Councillor Ron Toles agreed that Council needs to change the way the city operates. As one of two first- term council members, Toles has a better appreciation of the budgeting and financing of the city than he did before joining council.
“My feeling of debt now is not nearly as frightening as it was maybe before I became more knowledgeable this,” he said.
Toles appreciated the document’s goal of enhancing the city’s ability to gain and maintain a competitive advantage over other communities.
“I think we need to change the way we’ve done things in the past. If we don’t change, we continue to do things the way we are, debt is going to continue to grow. It has to. Or, things have to stop growing. We either have to stop growing or we have to stop borrowing, and I don’t see good in either one of those. So if we don’t make that change now, we’re going to continue to add to our debt. I don’t see how we can stop growing and building. We’re a growing community, a vibrant community.”
“I for one am proud to be a part of a council that’s willing to say we need to change. The time to change is now and we can’t continue to go the way we’re going.”
Mayor Schafer said all council members are hoping to hear directly from municipal taxpayers on the matter in order to have an open discussion on how to proceed as they head into a new city budget year.

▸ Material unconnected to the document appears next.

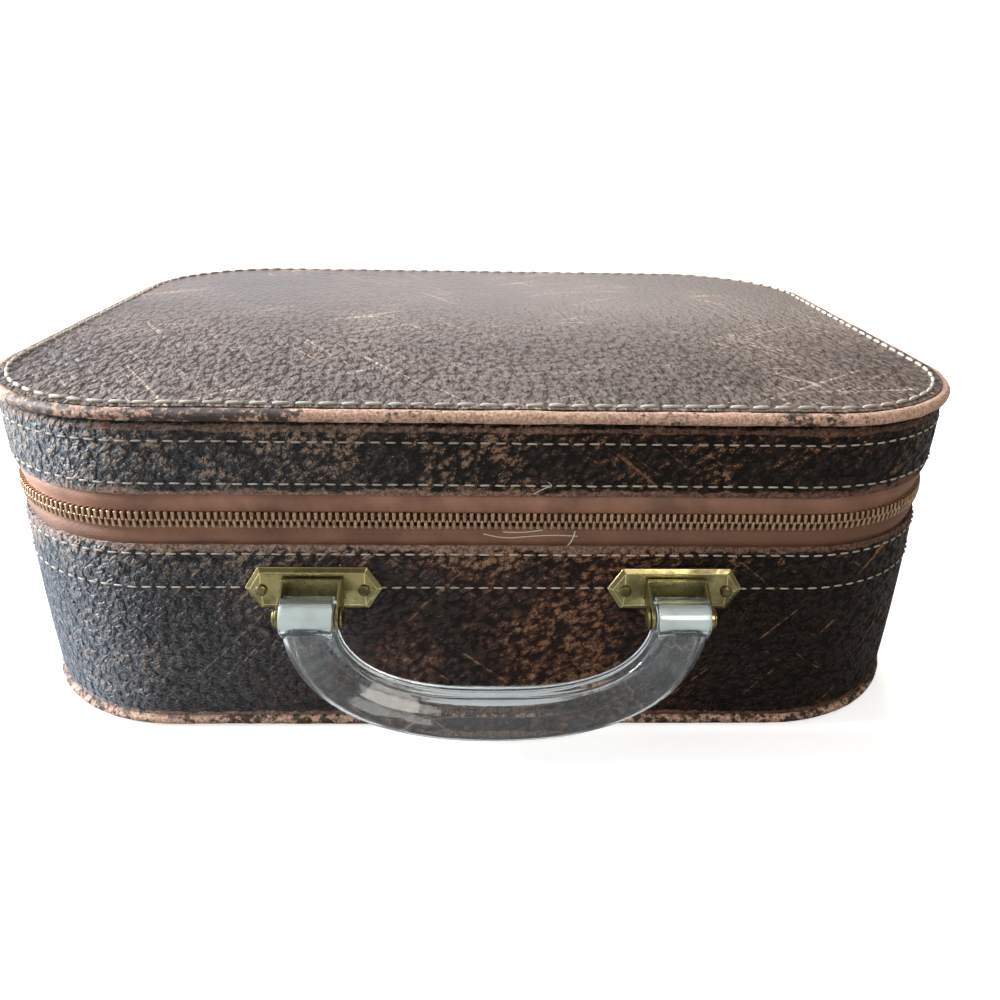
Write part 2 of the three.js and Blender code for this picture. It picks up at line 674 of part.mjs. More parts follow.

“One of the things that this discussion, and that we want to have resonating out in the community is: a) getting to a point were our community knows that the reason why our debt is at a certain level is because we enjoy this incredible tax situation. And one of the things that we’re looking at is simply increasing the amount of tax revenue to get us comparable.”
“We’re not even talking about, and this report doesn’t mention matching other communities, it’s simply talking about ending the reliance of this particular subsidy. That would eliminate a significant amount of debt that we have accumulated.”
“We are in a very enviable position. We’ve got a very strong balance sheet. We’re in very good shape. And I think this is a great discussion to have moving forward.”